What you need to do:
Give the lines again exactly, from the one holding "bpy.data.objects.remove(obj)" to the last line of the listing below, both ends included and nothing added.

Data lines:
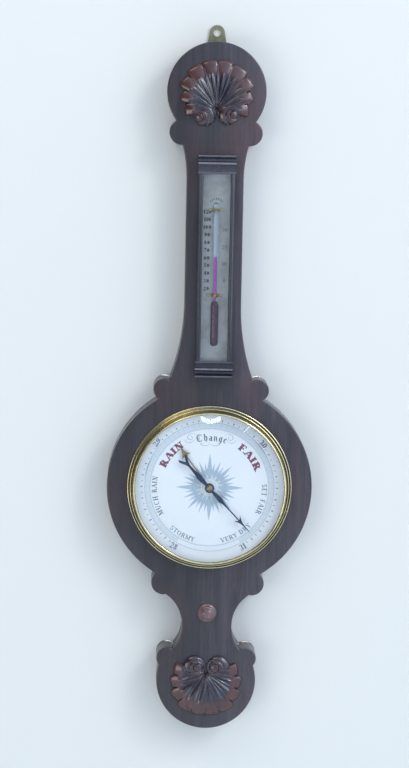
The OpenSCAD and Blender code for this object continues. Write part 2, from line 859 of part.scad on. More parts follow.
module spring_bridge() {
    color("#4a4e52") difference() {
        translate([bridge_x[0], -lower_limb, body[1] - bridge_half])
            cube([bridge_x[1] - bridge_x[0], bridge_h, 2 * bridge_half]);
        for (p = bridge_screw_at) rod(p, base_front - 1, base_front + short_thread, screw_m);
        for (p = limb_screw_at) rod(p, base_front + 1, lower_limb + 1, 1);
        rod([regulator_x, body[1]], base_front - 1, lower_limb + 1, regulator_r + run);
    }
}

module spring_strip() {
    difference() {
        disc([loop_x, loop_mid], loop_r + spring_t / 2);
        disc([loop_x, loop_mid], loop_r - spring_t / 2);
        translate([loop_x - 20, loop_mid - 10]) square([20, 20]);
    }
    translate([-14, spring_back]) square([loop_x + 14, spring_t]);
    translate([loop_x - limb_len, lower_limb]) square([limb_len, spring_t]);
}

module mainspring() {
    color("#6a7076") difference() {
        shelf(-spring_w / 2, spring_w / 2) spring_strip();
        rod(body, spring_back - 1, spring_front + 1, post_r + 0.6);
        for (p = limb_screw_at) rod(p, lower_limb - 1, lower_limb + spring_t + 1, 1);
    }
}

module spring_screws() {
    color("#5a6068") for (p = limb_screw_at) {
        rod(p, base_front + 1, lower_limb + spring_t, 1);
        rod(p, lower_limb + spring_t, lower_limb + spring_t + 1.2, 2);
    }
}

// The main lever: along the front of the mainspring, down past the capsule and out to its pin
lever_drop_x = -(capsule_r + 6);

module main_lever() {
    color("#8d9296") {
        shelf(-2, 2) {
            translate([lever_drop_x - lever_t, spring_front]) square([-lever_drop_x + lever_t - 8, lever_t]);
            translate([lever_drop_x - lever_t, lever_foot])
                square([lever_t, spring_front - lever_foot + lever_t]);
            translate([lever_pin[0] - 1.5, lever_foot]) square([lever_drop_x - lever_pin[0] + 1.5, lever_t]);
            translate([lever_pin[0] - 1.5, lever_foot]) square([3, lever_pin[1] - lever_foot]);
            disc(lever_pin, 1.5);
        }
        upright(lever_pin, -2, 4, pivot_r);
    }
}

module connecting_link() {
    color("#8d9296") shelf(link_z[0], link_z[1]) difference() {
        union() {
            disc(lever_pin, 1.5);
            disc(rock_pin, link_eye);
            translate([lever_pin[0] - 0.9, lever_pin[1]]) square([1.8, rock_pin[1] - lever_pin[1]]);
        }
        disc(lever_pin, pivot_r + run);
        disc(rock_pin, pivot_r + loose);
    }
}

post_z = 22.5;
shaft_post_at = [for (s = [-1, 1]) [shaft_x, body[1] + s * post_z]];

module rocking_shaft() {
    hub = [shaft_x, shaft_d];
    color("#9aa0a4") {
        upright(hub, -post_z + 1.6, post_z - 1.6, shaft_r);
        upright(hub, -post_z - 1.4, post_z + 1.4, pivot_r);
        shelf(4, 5.5) {
            disc(hub, 2.6);
            translate(hub) rotate(-rock_angle) translate([0, -1]) square([link_arm, 2]);
            disc(rock_pin, 1.2);
        }
        upright(rock_pin, 2.2, 4.2, pivot_r);
        shelf(-0.6, chain_z - 0.2) {
            disc(hub, 2.6);
            translate(hub) rotate(-rock_angle) translate([-0.9, 0]) square([1.8, chain_arm]);
            disc(chain_pin, 1.1);
        }
        upright(chain_pin, 0, chain_z + chain_t + 0.6, 0.5);
    }
}

module shaft_posts() {
    color("#a88f52") for (s = [-1, 1]) difference() {
        translate([shaft_x - 2.2, -(shaft_d + 3), body[1] + s * post_z - 1.5])
            cube([4.4, shaft_d + 3 - base_front, 3]);
        upright([shaft_x, shaft_d], s * post_z - 2, s * post_z + 2, pivot_r + run);
        rod([shaft_x, body[1] + s * post_z], base_front - 1, base_front + short_thread, screw_m);
    }
}

// Flat link chain from the rocking shaft to the drum
chain_links = 18;

module chain() {
    first = [chain_pin[0], chain_d];
    pitch = (-first[0]) / chain_links;
    color("#6a6f74") shelf(chain_z, chain_z + chain_t) difference() {
        union() {
            disc(first, 1.6);
            for (k = [1 : chain_links]) disc(first + [k * pitch, 0], chain_w / 2);
            translate(first - [0, 0.35]) square([-first[0], 0.7]);
        }
        disc(first, 0.5 + 0.4);
    }
}

module arbor() {
    color("#8d9296") {
        rod(body, rear_cock_back, arbor_front, arbor_r);
        rod(body, drum_back, drum_front, drum_r);
        rod(body, drum_back, drum_back + flange_t, drum_r + 1.4);
        rod(body, drum_front - flange_t, drum_front, drum_r + 1.4);
        rod(body, drum_front, hair_front, drum_r + 0.2);
    }
}

// Hairspring: a flat spiral from its collet to its stud
hair_turns = 4;
hair_r0 = drum_r + 0.2 + run;
hair_r1 = 9;
function hair_point(t, off) = let (r = hair_r0 + 0.5 + (hair_r1 - hair_r0 - 0.5) * t + off)
    [r * cos(360 * hair_turns * t), r * sin(360 * hair_turns * t)];

module hairspring() {
    steps = hair_turns * 18;
    color("#3c5a80") {
        slab(hair_back, hair_front) translate(body) {
            polygon(concat([for (k = [0 : steps]) hair_point(k / steps, 0.12)],
                [for (k = [steps : -1 : 0]) hair_point(k / steps, -0.12)]));
            difference() {
                circle(hair_r0 + 0.6);
                circle(hair_r0);
            }
        }
    }
}

module hairspring_stud() {
    color("#b59a55") difference() {
        rod(body + [hair_r1, 0], hair_back - 0.3, front_cock_back, 0.9);
        translate([hair_r1 - 0.3, -hair_front - 0.01, body[1] - 1]) cube([0.6, hair_w + 1, 2]);
    }
}

module cock(d0, hole) {
    difference() {
        union() {
            slab(d0, d0 + cock_t) translate(body) {
                box2(4, -cock_half, cock_half);
                circle(hair_r1 + 2);
                for (s = [-1, 1]) translate([0, cock_half * s]) circle(4);
            }
        }
        rod(body, d0 - 1, d0 + cock_t + 1, hole);
        for (p = post_at) rod(p, d0 - 1, d0 + cock_t + 1, screw_m);
    }
}

module rear_cock() {
    color("#b59a55") cock(rear_cock_back, arbor_r + run);
}

module front_cock() {
    color("#b59a55") cock(front_cock_back, arbor_r + run);
}

module cock_posts() {
    color("#a88f52") for (p = post_at) difference() {
        union() {
            rod(p, base_front, rear_cock_back, pillar_r);
            rod(p, rear_cock_back, front_cock_front, screw_m);
        }
        rod(p, base_front - 1, base_front + deep_thread, screw_m);
    }
}

module cock_spacers() {
    color("#a88f52") for (p = post_at) difference() {
        rod(p, rear_cock_front, front_cock_back, pillar_r);
        rod(p, rear_cock_front - 1, front_cock_back + 1, screw_m);
    }
}

module regulating_screw() {
    color("#6a7076") {
        rod([regulator_x, body[1]], base_back - 0.3, lower_limb - 0.1, regulator_r);
        difference() {
            rod([regulator_x, body[1]], base_back - 0.2 - regulator_head, base_back - 0.2, 4.4);
            translate([regulator_x - 5, 1.2 - base_back, body[1] - 0.5]) cube([10, regulator_head, 1]);
        }
    }
}

// Indicator hand, pointing up before it is turned to its rest direction
module indicator_outline() {
    circle(6.5);
    point = hand_len - 10;
    barb = hand_len - 26;
    polygon([[-1.6, 4], [-3, 17], [-1, 30], [-0.9, barb], [-5.8, barb - 3.2], [-2.4, barb + 4],
        [-1.1, barb + 8], [-0.5, point], [0, hand_len], [0.5, point], [1.1, barb + 8],
        [2.4, barb + 4], [5.8, barb - 3.2], [0.9, barb], [1, 30], [3, 17], [1.6, 4]]);
    polygon([[-1.6, -4], [-3.4, -18], [-1.4, -28], [-1.6, -tail_len + 3], [-6.8, -tail_len - 8],
        [-5, -tail_len - 11], [0, -tail_len - 2], [5, -tail_len - 11], [6.8, -tail_len - 8],
        [1.6, -tail_len + 3], [1.4, -28], [3.4, -18], [1.6, -4]]);
}

module indicator_hand() {
    color("#2e4a63") difference() {
        union() {
            slab(hand_back, hand_back + hand_t) translate(body) rotate(-hand_angle) indicator_outline();
            rod(body, hand_back - 0.9, hand_back, 3);
        }
        rod(body, hand_back - 2, hand_back + 2, arbor_r);
    }
}

module hub_cap() {
    color("#c4a860") difference() {
        spun(body, hand_back + hand_t) polygon([[0, 0], [cap_r, 0], [cap_r, 0.8], [cap_r - 0.5, 1.7],
            [cap_r - 1.6, 2.5], [cap_r - 3, cap_h - 0.1], [0, cap_h]]);
        rod(body, hand_back, arbor_front, arbor_r);
    }
}

module set_outline() {
    difference() {
        union() {
            circle(5);
            polygon([[-1.1, 4], [-0.7, set_len - 16], [-6.5, set_len - 14], [-2.6, set_len - 8], [0, set_len],
                [2.6, set_len - 8], [6.5, set_len - 14], [0.7, set_len - 16], [1.1, 4]]);
            polygon([[-1.1, -4], [-2, -14], [0, -18], [2, -14], [1.1, -4]]);
        }
        circle(pipe_r);
    }
}

module set_hand() {
    color("#a8905a") slab(set_back, set_back + set_t) translate(body) rotate(-set_angle) set_outline();
}

module grooved_pulley(c, r) {
    rim = r + cord_r + 0.6;
    deep = r - cord_r - loose;
    spun(c, pulley_back) polygon([[0, 0], [rim, 0], [rim, 0.3], [deep + 0.5, pulley_w / 2 - cord_r - loose],
        [deep, pulley_w / 2 - 0.3], [deep, pulley_w / 2 + 0.3], [deep + 0.5, pulley_w / 2 + cord_r + loose],
        [rim, pulley_w - 0.3], [rim, pulley_w], [0, pulley_w]]);
}

module set_pipe() {
    color("#b59a55") difference() {
        union() {
            grooved_pulley(body, hand_pulley_r);
            rod(body, pulley_back, pipe_front, pipe_r);
        }
        rod(body, pulley_back - 1, pipe_front + 1, pipe_bore);
    }
}

bush_body_r = 4;

module pipe_bush() {
    color("#b59a55") difference() {
        union() {
            rod(body, pulley_front + 0.3, card_face, bush_body_r);
            rod(body, card_face, bush_flange, 6);
        }
        rod(body, pulley_front - 1, bush_flange + 1, pipe_r + run);
    }
}

// Setting knob, its spindle, bush and pulley
bush_r = 4;
spindle_r = 2;
rose_h = 3.5;
knob_back = case_depth + rose_h + 0.3;

module knob_rose() {
    color("#6b3f38") difference() {
        spun(knob, case_depth) polygon([[0, 0], [rose_r, 0], [rose_r, 1.4], [rose_r - 0.6, 2.4],
            [rose_r - 1.8, 2.9], [rose_r - 2.4, rose_h], [0, rose_h]]);
        rod(knob, case_depth - 1, case_depth + rose_h + 1, bush_r);
    }
}

module knob_bush() {
    color("#b59a55") difference() {
        rod(knob, channel_floor - 0.3, case_depth + rose_h, bush_r);
        rod(knob, channel_floor - 1, case_depth + rose_h + 1, spindle_r + run);
    }
}

module set_knob() {
    color("#7a4a42") difference() {
        spun(knob, knob_back) polygon([[0, 0], [knob_r - 1, 0], [knob_r, 1], [knob_r, 2.6],
            [knob_r - 0.5, 3.6], [knob_r - 1.6, 4], [knob_r - 2, 4.6], [knob_r - 2.4, 5.8],
            [knob_r - 4, knob_len - 1.4], [knob_r - 6.5, knob_len - 0.4], [0, knob_len]]);
        rod(knob, knob_back - 1, knob_back + 5, spindle_r);
    }
}

module knob_spindle() {
    color("#8d9296") rod(knob, pulley_back - 0.6, knob_back + 5, spindle_r);
}

module knob_pulley() {
    color("#b59a55") difference() {
        grooved_pulley(knob, knob_pulley_r);
        rod(knob, pulley_back - 1, pulley_front + 1, spindle_r);
    }
}

// Endless cord: a half turn on each pulley and the two runs between them
module set_cord() {
    lean = asin((hand_pulley_r - knob_pulley_r) / knob_drop);
    run_len = knob_drop * cos(lean);
    color("#c9c2ae") {
        translate([body[0], -cord_d, body[1]]) rotate([90, 0, 0]) rotate([0, 0, -lean])
            rotate_extrude(angle = 180 + 2 * lean) translate([hand_pulley_r, 0]) circle(cord_r, $fn = 24);
        translate([knob[0], -cord_d, knob[1]]) rotate([90, 0, 0]) rotate([0, 0, 180 + lean])
            rotate_extrude(angle = 180 - 2 * lean) translate([knob_pulley_r, 0]) circle(cord_r, $fn = 24);
        for (s = [-1, 1])
            translate([s * knob_pulley_r * cos(lean), -cord_d, knob[1] - knob_pulley_r * sin(lean)])
                rotate([0, s * lean, 0]) translate([0, 0, -0.2])
                    cylinder(h = run_len + 0.4, r = cord_r - 0.03, $fn = 24);
    }
}

case_front();
case_body();
back_cover();
back_screws();
hanging_plate();
hanging_screws();
head_plug();
upper_shell();
lower_shell();
therm_rail_left();
therm_rail_right();
therm_top_moulding();
therm_bottom_moulding();
therm_glass();
therm_scale();
therm_tube();
therm_spirit();
tube_clips();
clip_pins();
bezel();
bezel_pins();
dial_glass();
glass_ring();
dial();
dial_plate();
dial_screws();
base_plate();
movement_pillars();
pillar_screws();
capsule_stud();
vacuum_capsule();
capsule_post();
knife_edge();
spring_bridge();
mainspring();
spring_screws();
main_lever();
connecting_link();
rocking_shaft();
shaft_posts();
chain();
arbor();
hairspring();
hairspring_stud();
rear_cock();
front_cock();
cock_posts();
cock_spacers();
regulating_screw();
indicator_hand();
hub_cap();
set_hand();
set_pipe();
pipe_bush();
set_cord();
set_knob();
knob_rose();
knob_spindle();
knob_pulley();
knob_bush();
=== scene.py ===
import bpy
import bmesh
from math import sin, cos, pi, radians, sqrt, hypot, atan2, degrees, exp
from mathutils import Matrix, Vector


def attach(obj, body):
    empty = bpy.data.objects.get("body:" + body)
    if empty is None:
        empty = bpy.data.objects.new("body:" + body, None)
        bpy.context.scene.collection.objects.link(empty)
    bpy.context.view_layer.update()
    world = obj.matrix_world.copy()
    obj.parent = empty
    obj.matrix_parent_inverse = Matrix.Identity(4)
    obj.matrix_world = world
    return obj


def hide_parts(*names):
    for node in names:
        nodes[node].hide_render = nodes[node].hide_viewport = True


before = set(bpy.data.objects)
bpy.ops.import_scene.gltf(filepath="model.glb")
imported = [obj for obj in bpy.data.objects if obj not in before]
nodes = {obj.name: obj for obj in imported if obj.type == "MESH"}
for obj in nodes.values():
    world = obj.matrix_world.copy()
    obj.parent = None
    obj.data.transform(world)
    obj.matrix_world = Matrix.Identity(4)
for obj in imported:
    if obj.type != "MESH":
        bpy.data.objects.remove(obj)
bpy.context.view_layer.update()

MM = 0.001

# Sizes and places, in millimetres. A place is x and height z, and depth is measured from the wall.

HEAD = (0.0, -78.7)
BODY = (0.0, -612.7)
FOOT = (0.0, -881.0)
KNOB = (0.0, -786.7)
FRONT_D = 32.0
CASE_D = 44.0
ARRIS = 1.6
DIAL_HOLE_R = 106.0
# applied pieces are drawn this much into the board that they are glued to
SUNK = 0.2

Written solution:
        bpy.data.objects.remove(obj)
bpy.context.view_layer.update()

MM = 0.001

# Sizes and places, in millimetres. A place is x and height z, and depth is measured from the wall.

HEAD = (0.0, -78.7)
BODY = (0.0, -612.7)
FOOT = (0.0, -881.0)
KNOB = (0.0, -786.7)
FRONT_D = 32.0
CASE_D = 44.0
ARRIS = 1.6
DIAL_HOLE_R = 106.0
# applied pieces are drawn this much into the board that they are glued to
SUNK = 0.2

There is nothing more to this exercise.